For those who I have had the pleasure of meeting at my own events, I thank you too.  Thank you for your support.  I’m not cool and I don’t have it all together, but hopefully that will come with time.  Just know that deep down I’m a fan girl and I’m your fan too. 

Saturday, June 1, 2013

I Only Blinked...

I had this dream that my children were growing up.  One was a senior, one was a sophomore and one was a fifth grader and I was just getting old.  I looked at them and I saw them as a seven year old, a five year old, and a baby but then I blinked and they were seventeen, fifteen, and ten.  It was the oddest experience.  The only problem is that it wasn't a dream.  It is reality.

These children are growing up and I am having a hard time reconciling myself to that fact.  These teenagers of mine drive me crazy.  I'm going to keep it real here for a moment.  You will never hear me say that my children are perfect or that they have no area that needs work.  They are teenagers and I have to tell you that when I was a teenager I didn't like teenagers.  My opinion hasn't changed much.  I love these girls more than life itself and I would given them my life if they needed an organ to survive, but they make me crazy.  There are days when the drama is so intense with them that I have to excuse myself and just leave.  I can't say anything right, I can't look at them right, I can't exist properly around them because whatever I do is wrong.  So I leave and take a break for a bit to get a coffee drink that tastes nothing like coffee and come back. 

It occurs to me now that I think about it, that my mother did the same thing.  We fought all the time.  She would leave and go to the Legion to sign the book.  I still have no idea what that means but I think it was a pool of some sort to win money.  I think she was trying to win enough that either she could take a long vacation from me or send me away to boarding school.  I have thoughts of just leaving the girls the house and taking the men of the family and moving away.  It sounds like a good plan when in the midst of the drama and they are either yelling at each other over the bathroom sink (which is only amusing because there are three bathroom sinks in this house but they have to fight over the one) or yelling at me because I "bully" them into studying for finals or because I looked at them wrong.  Was I this bad?  I was a good kid in my memory and it really isn't that they are bad.  They are good kids they just may have to become lawyers because they love arguing. 

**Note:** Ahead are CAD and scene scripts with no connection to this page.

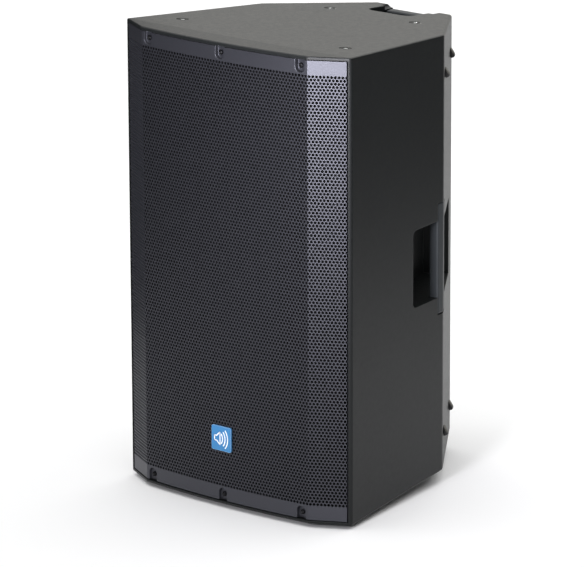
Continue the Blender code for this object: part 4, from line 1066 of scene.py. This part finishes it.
def make_light():
    """A world that is white to look at and dim as a light, and the lamps."""
    world = bpy.data.worlds.new("studio")
    world.use_nodes = True
    tree = world.node_tree
    background = tree.nodes["Background"]
    background.inputs["Color"].default_value = (1, 1, 1, 1)
    path = tree.nodes.new("ShaderNodeLightPath")
    level = tree.nodes.new("ShaderNodeMath")
    level.operation = "MULTIPLY_ADD"
    level.inputs[1].default_value = 1 - WORLD
    level.inputs[2].default_value = WORLD
    tree.links.new(path.outputs["Is Camera Ray"], level.inputs[0])
    tree.links.new(level.outputs["Value"], background.inputs["Strength"])
    bpy.context.scene.world = world
    for light in LIGHTS:
        area_light(*light)
    bpy.context.scene.view_settings.view_transform = "Standard"


def make_camera():
    data = bpy.data.cameras.new("camera")
    data.lens = LENS
    data.clip_end = 100
    camera = bpy.data.objects.new("camera", data)
    bpy.context.scene.collection.objects.link(camera)
    back = Vector((math.sin(CAMERA_AZIMUTH) * math.cos(CAMERA_HEIGHT),
                   -math.cos(CAMERA_AZIMUTH) * math.cos(CAMERA_HEIGHT), math.sin(CAMERA_HEIGHT)))
    turn = (-back).to_track_quat("-Z", "Y").to_matrix() @ Matrix.Rotation(CAMERA_ROLL, 3, "Z")
    camera.matrix_world = Matrix.Translation(LOOK_AT + back * CAMERA_DISTANCE) @ turn.to_4x4()
    bpy.context.scene.camera = camera


# ---------------------------------------------------------------- the whole scene

def paint_nodes(materials):
    """Every CAD node that shows gets its slot's material."""
    for part in frame["record"]["subparts"]:
        paint(NODES[part["node"]], materials[part["material_slot"]])
    # the feet: dark rubber with painted light on their upward faces
    foot = rubber_painted_lit_tops("rubber_painted_lit_tops", (0.015, 0.015, 0.016))
    for number in range(1, 9):
        paint(NODES[f"wedge_foot_{number}"], foot)
    bush = threaded_bush("threaded_bush", (0.56, 0.57, 0.56))
    for number in range(1, 5):
        paint(NODES[f"fly_insert_{number}"], bush)


materials = make_materials()
materials["panel_black"] = powder_coat("panel_paint", (0.016, 0.016, 0.018), 0.5)
materials["mark_white"] = satin_enamel("mark_enamel", (0.86, 0.88, 0.90), 0.35)
paint_nodes(materials)
grille = make_grille(materials["grille_black"])
make_foam(grille, materials["foam_black"])
make_fixings(materials)
make_panel(materials)
make_badge(materials)
make_pad(materials["wadding_grey"])
make_stage()
make_light()
make_camera()
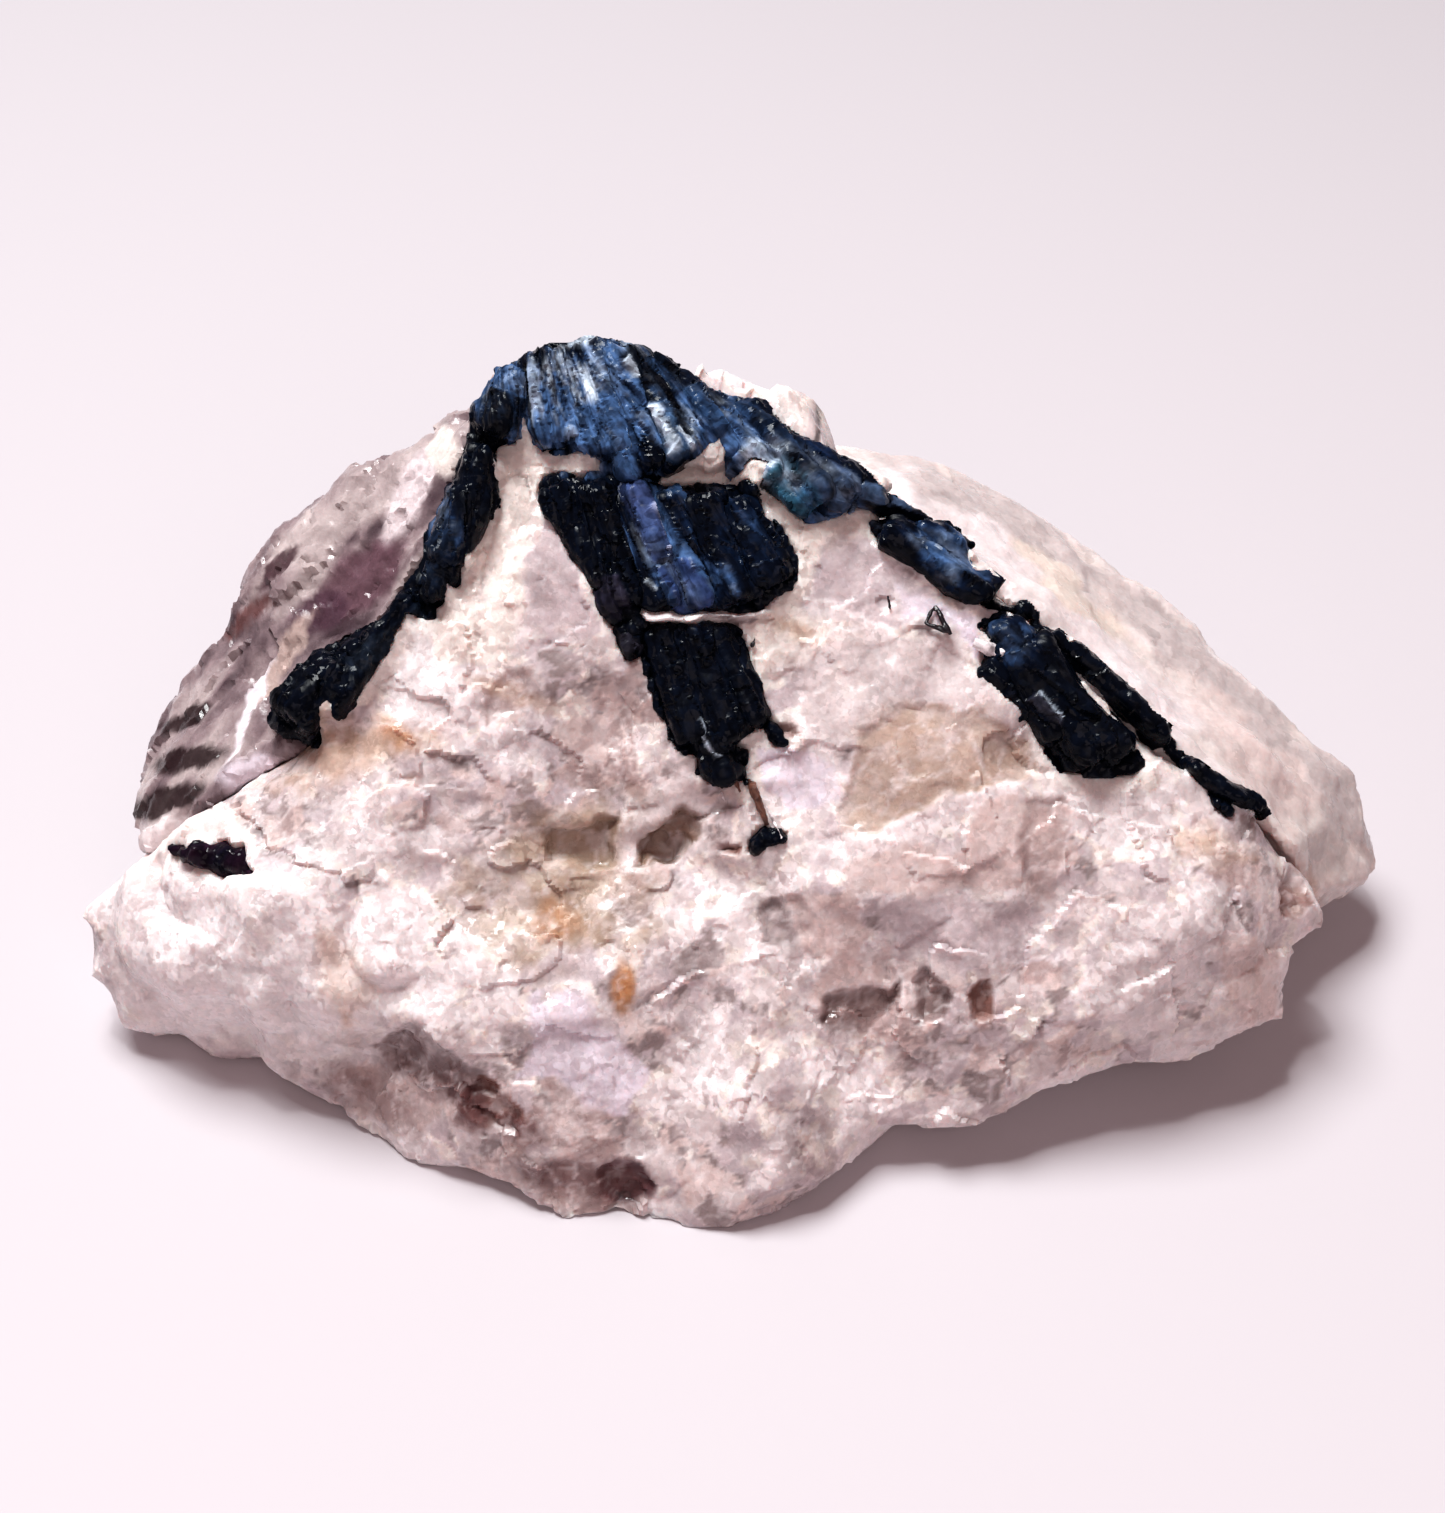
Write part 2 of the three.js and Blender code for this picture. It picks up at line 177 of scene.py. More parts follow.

To clarify I would never leave them.  Part of my issue is that I am terrified of them leaving me.  How dare they grow up and leave me!  I blinked, I swear it was only a blink and now I have a senior?  I was just taking her to Sears to get her two year old pictures taken and now she is a senior?  Now I  have to get senior pictures taken.  I'm guessing that since our Sears went out of business I'm going to have to find someone else to take her pictures. 

When I look up from my desk I see the plaster  hand print she made in preschool hanging on the wall.  A token from days gone by.  Then I look farther into the next room and see the wall hanging that has Jeremiah 29: 11 "I know the plans I have for you," declares the Lord "plans to prosper you and not to harm you, plans to give you hope and a future."  One of my favorite bible verses.  I have looked to that verse as it applies to my own life time and again.  I may not know God's plan for me all the time but I have to trust that His plan is best.  Now I sit here and contemplate what that means for my daughter who has one year left of high school.  I know I am scared of her leaving and I know she is scared to leave too.  We don't know the entire plan here.  She has ideas of what she wants, I have ideas of what I want for her but God is the only one who knows what He wants for her and what His plan is for her.  He knows the plans He has for her.  His plan is to prosper her and give her hope and a future.  In that I take my refuge, in that I place my hope and my faith and I know she will be o.k. and maybe, just maybe I will be o.k. too.